Still, the mainstream media talks constantly about a “strengthening economy” and a certain interest rate hike next month. But every once in a while, it pulls back the curtain. CNN Money did that the other day, reporting the truth on the actual condition of the US jobs market. It revealed the “job growth” Obama keeps crooning about as a sham. In fact, there are more jobs, but they are part-time jobs.
Erlinda Delacruz used to work full-time in manufacturing. The job offered health benefits, four weeks of paid vacation, and a salary that supported a “good life.” Now she works 60 hours a week at three part-time jobs, barely making ends meet. Sadly, her story isn’t unusual:
Delacruz is one of 2.1 million Americans working multiple part-time jobs, matching the all-time high set in 2014. What’s unclear is how many of these workers choose to work multiple part-time jobs or feel forced to by their circumstances. The evidence suggests the latter. Part-time work has become a huge worry for experts who watch the US economy. There are 6 million part-time workers who want full-time jobs. It’s well above its pre-recession average of about 4 million workers.”

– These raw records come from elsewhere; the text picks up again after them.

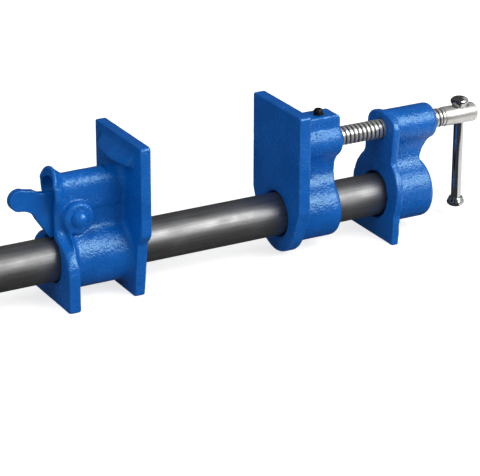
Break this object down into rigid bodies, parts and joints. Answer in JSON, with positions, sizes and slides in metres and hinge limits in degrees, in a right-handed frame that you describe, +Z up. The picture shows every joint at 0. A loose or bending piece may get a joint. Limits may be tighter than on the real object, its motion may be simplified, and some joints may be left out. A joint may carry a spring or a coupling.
{
  "type": "pipe clamp",
  "caption": "Woodworking pipe clamp: screw head and moving jaw at one end of a steel pipe, sliding tail jaw with cam lever on it.",
  "frame": {"origin": "on the bench under the middle of the part's length, below the pipe's centre line", "axes": "+X along the pipe from its free end towards the screw's handle, +Z up from the feet, Y across"},
  "size_m": [0.499, 0.0614, 0.0966],
  "materials": {
    "blue_enamel": "glossy blue enamel over rough cast iron",
    "pipe_steel": "dark rolled steel with a soft sheen",
    "plated_steel": "bright plating over turned steel",
    "bar_chrome": "bright plated bar and caps",
    "black_oxide": "black oxide, half matt",
    "spring_steel": "oiled spring wire"
  },
  "bodies": {
    "pipe_and_head": {"pipe": "pipe_steel", "fixed_head": "blue_enamel"},
    "jaw": {"moving_jaw": "blue_enamel", "jaw_set_screw": "black_oxide"},
    "screw": {"screw_spindle": "plated_steel"},
    "bar": {"tommy_bar": "bar_chrome", "bar_cap_upper": "bar_chrome", "bar_cap_lower": "bar_chrome"},
    "tail": {"tail_jaw": "blue_enamel", "pivot_pin": "blue_enamel", "lever_spring": "spring_steel"},
    "lever": {"cam_lever": "blue_enamel"}
  },
  "joints": [
    {"name": "jaw_slide", "type": "slide", "parent": "pipe_and_head", "child": "jaw", "axis": [1, 0, 0], "range_m": [-0.00675, 0.027]},
    {"name": "screw_turn", "type": "hinge", "parent": "jaw", "child": "screw", "pos_m": [0.1473, 0, 0.069], "axis": [1, 0, 0], "range_deg": [-811, 3241]},
    {"name": "bar_slide", "type": "slide", "parent": "screw", "child": "bar", "axis": [0, 0, 1], "range_m": [0, 0.051]},
    {"name": "tail_slide", "type": "slide", "parent": "pipe_and_head", "child": "tail", "axis": [1, 0, 0], "range_m": [-0.19, 0.088]},
    {"name": "lever_pivot", "type": "hinge", "parent": "tail", "child": "lever", "pos_m": [-0.0327, 0, 0.0533], "axis": [0, 1, 0], "range_deg": [0, 12], "stiffness_Nm_per_rad": 0.2, "springref_deg": -14.32, "deforming": ["lever_spring"]}
  ],
  "couplings": [
    {"joint": "screw_turn", "follows": "jaw_slide", "rad_per_m": 2094.4}
  ]
}
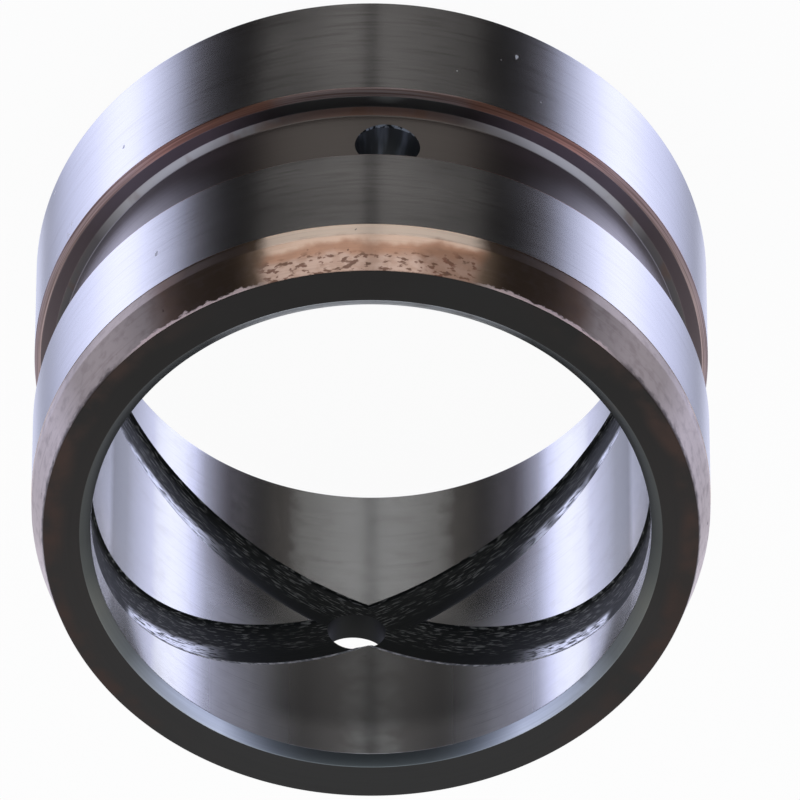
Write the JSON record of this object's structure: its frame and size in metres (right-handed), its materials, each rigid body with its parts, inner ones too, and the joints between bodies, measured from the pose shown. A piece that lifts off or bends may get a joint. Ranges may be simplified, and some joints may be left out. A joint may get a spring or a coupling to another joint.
{
  "type": "bushing",
  "caption": "Round hardened steel bushing with a plain bore crossed by oil grooves, a grease groove around its outside, radial oil holes and a tapered lead-in end.",
  "frame": {"origin": "centre of the plain end that it stands on, on the bore's axis", "axes": "+Z along the bore, from the plain end to the tapered lead-in end; the line of the oil holes lies along Y, with the front one at -Y"},
  "size_m": [0.085, 0.085, 0.056],
  "materials": {
    "hardened_steel": "ground on the outside and in the bore, dark heat treatment scale on the end and in the grooves"
  },
  "bodies": {
    "root": {"bushing": "hardened_steel"}
  },
  "joints": []
}
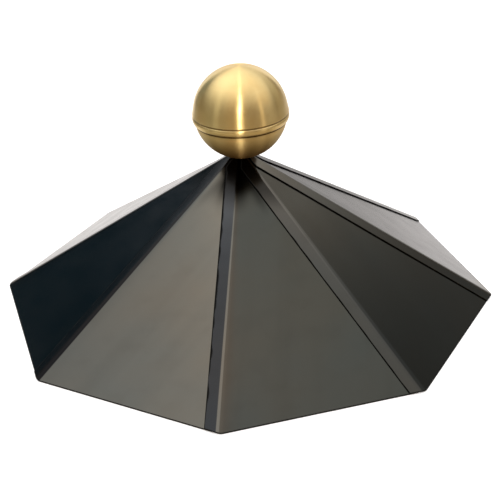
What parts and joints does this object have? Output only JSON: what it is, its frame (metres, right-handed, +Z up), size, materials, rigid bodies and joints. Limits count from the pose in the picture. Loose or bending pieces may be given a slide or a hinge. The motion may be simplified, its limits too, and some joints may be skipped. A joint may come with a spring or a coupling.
{
  "type": "ridge cap",
  "caption": "Octagonal roof-apex cap of dark lapped sheet-metal panels with a brass ball finial, hollow and open below.",
  "frame": {"origin": "centre of the rim's plane, on the cap's axis", "axes": "+Z up along the axis through the ball, -Y towards the front panel"},
  "size_m": [0.512, 0.512, 0.2653],
  "materials": {
    "roof_sheet": "semi-gloss dark bronze-grey patinated sheet",
    "ball_brass": "satin, brushed round the axis"
  },
  "bodies": {
    "root": {"panel_front": "roof_sheet", "panel_front_right": "roof_sheet", "panel_right": "roof_sheet", "panel_back_right": "roof_sheet", "panel_back": "roof_sheet", "panel_back_left": "roof_sheet", "panel_left": "roof_sheet", "panel_front_left": "roof_sheet", "ball_upper_half": "ball_brass", "ball_lower_half": "ball_brass"}
  },
  "joints": []
}
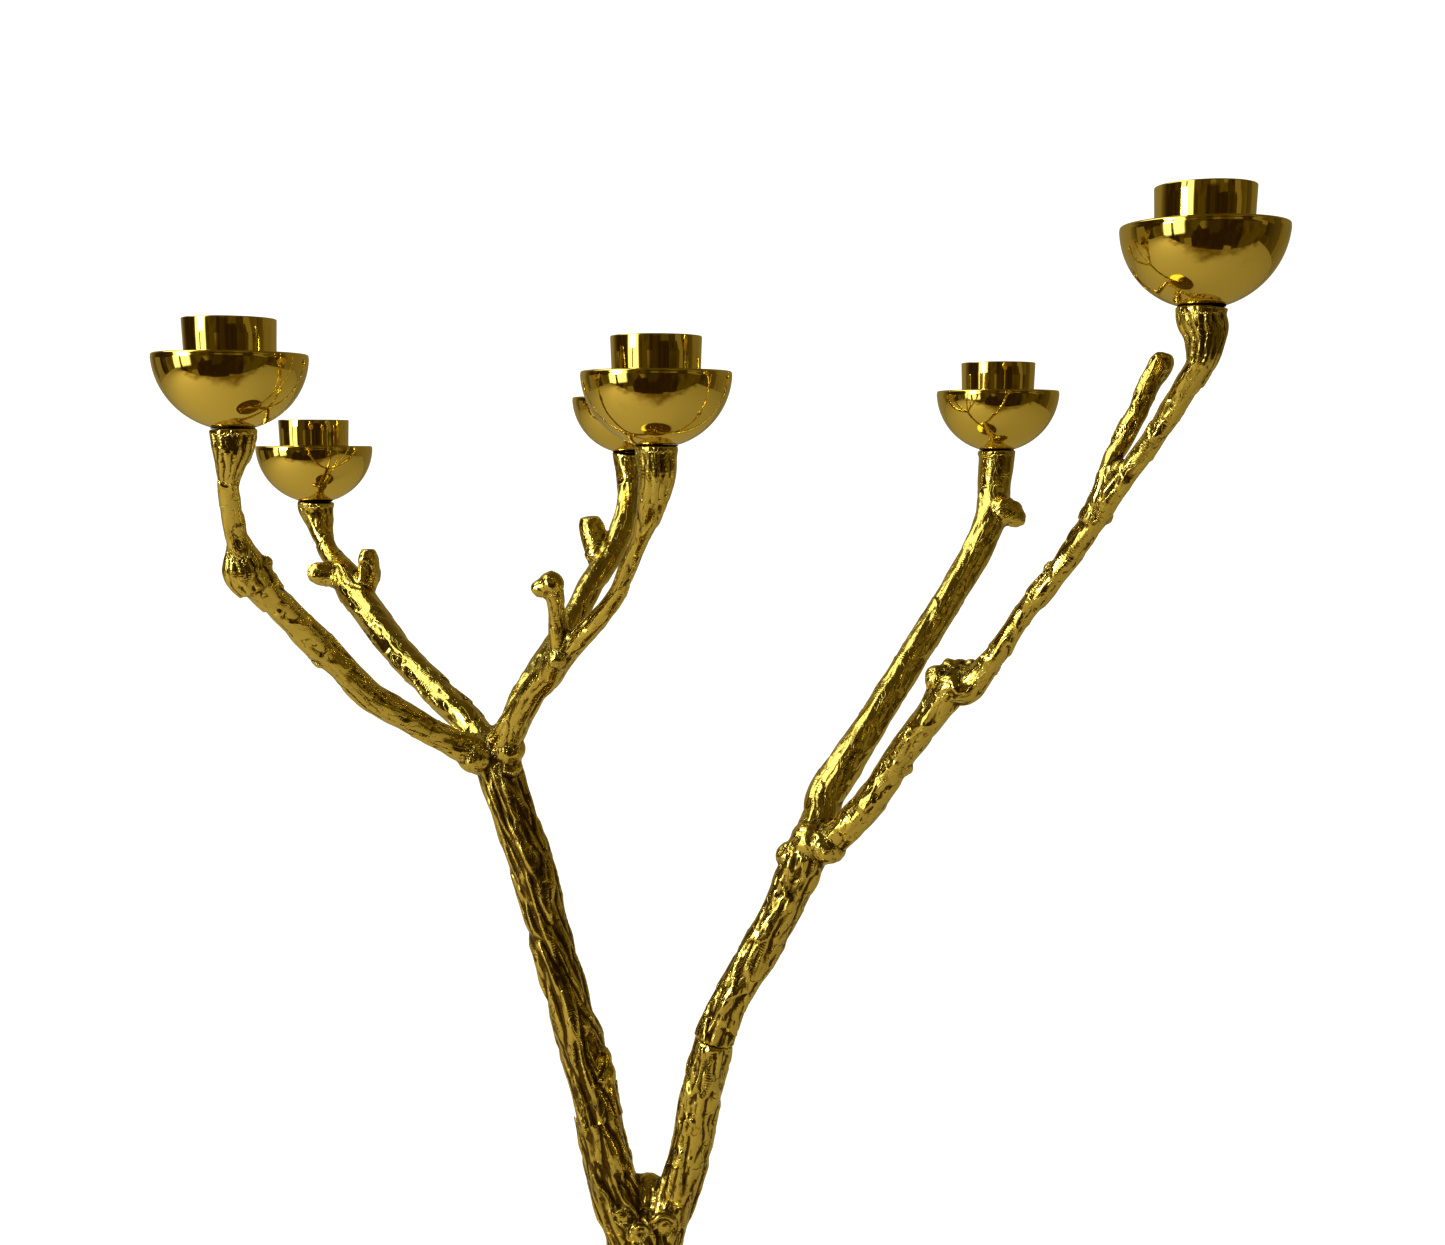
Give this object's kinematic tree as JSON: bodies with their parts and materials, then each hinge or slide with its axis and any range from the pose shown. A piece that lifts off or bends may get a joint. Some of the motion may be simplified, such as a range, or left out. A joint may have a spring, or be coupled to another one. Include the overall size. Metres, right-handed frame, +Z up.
{
  "type": "tabletop candelabra",
  "caption": "Branch-shaped cast brass tabletop candelabra with hemispherical drip bowls, plain candle sockets and a low round base.",
  "frame": {"origin": "centre of the felt underside of the base, on the table", "axes": "+Z up along the trunk; +X to the viewer's right, towards the tallest arm; -Y towards the viewer"},
  "size_m": [0.33, 0.241, 0.448],
  "materials": {
    "cast_brass": "sand-cast, hand-chased bark relief, polished on the high spots with brown patina left in the recesses",
    "polished_brass": "turned and mirror-polished, with fine hairline scratches",
    "black_fibre": "matt black fibre washer",
    "steel": "zinc-plated threaded fastener",
    "felt": "dark green pressed wool felt"
  },
  "bodies": {
    "root": {"base_dome": "polished_brass", "base_felt": "felt", "base_bolt": "steel", "base_washer": "steel", "trunk": "cast_brass", "left_limb": "cast_brass", "right_limb": "cast_brass", "left_limb_stud": "steel", "right_limb_stud": "steel", "arm_right_front": "cast_brass", "arm_peg_right_front": "steel", "cup_stud_right_front": "steel", "cup_washer_right_front": "black_fibre", "arm_left_front": "cast_brass", "arm_peg_left_front": "steel", "cup_stud_left_front": "steel", "cup_washer_left_front": "black_fibre", "arm_centre_front": "cast_brass", "arm_peg_centre_front": "steel", "cup_stud_centre_front": "steel", "cup_washer_centre_front": "black_fibre", "arm_right_rear": "cast_brass", "arm_peg_right_rear": "steel", "cup_stud_right_rear": "steel", "cup_washer_right_rear": "black_fibre", "arm_left_rear": "cast_brass", "arm_peg_left_rear": "steel", "cup_stud_left_rear": "steel", "cup_washer_left_rear": "black_fibre", "arm_centre_rear": "cast_brass", "arm_peg_centre_rear": "steel", "cup_stud_centre_rear": "steel", "cup_washer_centre_rear": "black_fibre"},
    "cup_right_front": {"drip_bowl_right_front": "polished_brass", "candle_socket_right_front": "polished_brass"},
    "cup_left_front": {"drip_bowl_left_front": "polished_brass", "candle_socket_left_front": "polished_brass"},
    "cup_centre_front": {"drip_bowl_centre_front": "polished_brass", "candle_socket_centre_front": "polished_brass"},
    "cup_right_rear": {"drip_bowl_right_rear": "polished_brass", "candle_socket_right_rear": "polished_brass"},
    "cup_left_rear": {"drip_bowl_left_rear": "polished_brass", "candle_socket_left_rear": "polished_brass"},
    "cup_centre_rear": {"drip_bowl_centre_rear": "polished_brass", "candle_socket_centre_rear": "polished_brass"}
  },
  "joints": [
    {"name": "cup_turn_right_front", "type": "hinge", "parent": "root", "child": "cup_right_front", "pos_m": [0.152, -0.088, 0.438], "axis": [0, 0, 1], "continuous": true},
    {"name": "cup_turn_left_front", "type": "hinge", "parent": "root", "child": "cup_left_front", "pos_m": [-0.118, -0.055, 0.406], "axis": [0, 0, 1], "continuous": true},
    {"name": "cup_turn_centre_front", "type": "hinge", "parent": "root", "child": "cup_centre_front", "pos_m": [0.005, -0.056, 0.401], "axis": [0, 0, 1], "continuous": true},
    {"name": "cup_turn_right_rear", "type": "hinge", "parent": "root", "child": "cup_right_rear", "pos_m": [0.124, 0.061, 0.399], "axis": [0, 0, 1], "continuous": true},
    {"name": "cup_turn_left_rear", "type": "hinge", "parent": "root", "child": "cup_left_rear", "pos_m": [-0.134, 0.097, 0.379], "axis": [0, 0, 1], "continuous": true},
    {"name": "cup_turn_centre_rear", "type": "hinge", "parent": "root", "child": "cup_centre_rear", "pos_m": [-0.013, 0.109, 0.398], "axis": [0, 0, 1], "continuous": true}
  ]
}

Peter has been talking about this for months. Just last March, Peter made this exact case in an interview on Fox Business.
These are lousy jobs. These are low-paying jobs. These are Trump voters. These are Sanders voters. That’s why they’re there – because they have a part-time job and it’s lousy, and the pay is lousy. Eighty percent of these jobs are service-sector jobs, many of them are minimum wage jobs. You can’t raise a family on these jobs. Many kids can’t even move out of their parents’ houses because they can’t get a job.”
So much for the Obama jobs recovery.
You should keep this in mind when you hear pundits trumpeting the strong job market. It should also give you pause when you hear talk about a “certain” interest rate hike in June. As Peter pointed out, there were a lot of ifs in the Feds’ meeting notes.